Maka orang yang memandang qunut
sebagai bid’ah dan memandang hukum qunut telah dimansukh (dihapus) sama
kelirunya dengan orang yang mewajibkan qunut dan menganggap tidak sah shalat
orang yang tidak berqunut. Silakan pembaca menilai sendiri setelah melihat
hadits-hadits di atas. Juga dikutip bahwa Imam Malik menyatakan qunut pada
shalat subuh itu bid’ah. Kami tidak memngetahui di kitab mana Imam Malik
menyatakan qunut adalah bid’ah. Dan kalaupun benar demikian maka ini hanyalah
satu pendapat dari sekian banyak pendapat ulama lainnya.
Ada juga sebagian yang berkata
yang dimaksud “qunut” pada hadits-hadits di atas adalah “khusyu” sebagaimana
istilah ini digunakan dalam Al-Qur’an : “Peliharalah segala shalat(mu), dan
(peliharalah) shalat wustha. Serta berdirilah untuk Allah (dalam shalatmu)
dengan khusyu’.” (Q.S. Al-Baqarah [2] : 238) Betul demikian pada kasus ayat
tersebut namun qunut juga berartu “doa”. Ibnu al-Qayyim menyatakan, “Kata
‘qunut‘ digunakan untuk pengertian berdiri, diam, berkesinambungan dalam
ibadah, doa, tasbih, dan khusyu‘. (Zadul Ma’ad Jilid 1 Hal 276). Dan dalam
berbagai hadits jelas dikutip redaksi doa qunut yang dibaca oleh Rasulullah
s.a.w. maka tidak mungkin ada redaksi doa jika yang dimaksud adalah “khusyu”
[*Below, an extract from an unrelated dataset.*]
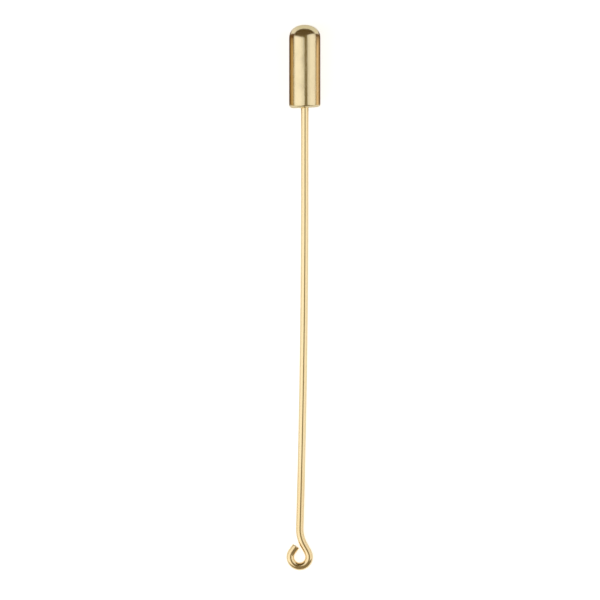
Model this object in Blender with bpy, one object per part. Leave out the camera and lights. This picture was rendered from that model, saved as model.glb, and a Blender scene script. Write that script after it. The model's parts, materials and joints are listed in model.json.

Maka pendapat yang benar adalah bahwa memang ada doa qunut dan pernah dibaca
Rasulullah s.a.w. pada beberapa kesempatan.
Maka dapat disimpulkan membaca
qunut maupun tidak membaca qunut tidaklah masalah karena hal ini adalah sunnah.
Orang yang menganggap membaca qunut adalah bid’ah mungkin hanya mengambil
sebagian hadits saja riwayat Abu Malik Al Asyja’i bin Thariq dari bapaknya
(Thariq bin Asyam bin Mas’ud) maka dasar ini tidaklah kuat. Demikian pula tidak
masalah apakah qunut dibaca pada waktu sholat subuh, dzuhur, ashar, magrib atau
isya atau pada semua sholat 5 waktu, atau hanya sholat witir saja, baik
sepanjang tahun atau bulan ramadhan
saja, pada waktu musibah atau tidak ada musibah, semuanya boleh-boleh saja dan
ada dalil shahihnya, sehingga hal ini merupakan pilihan di antara teknis
ibadah, sehingga merupakan keluwesan dan keluasan syari’at Islam.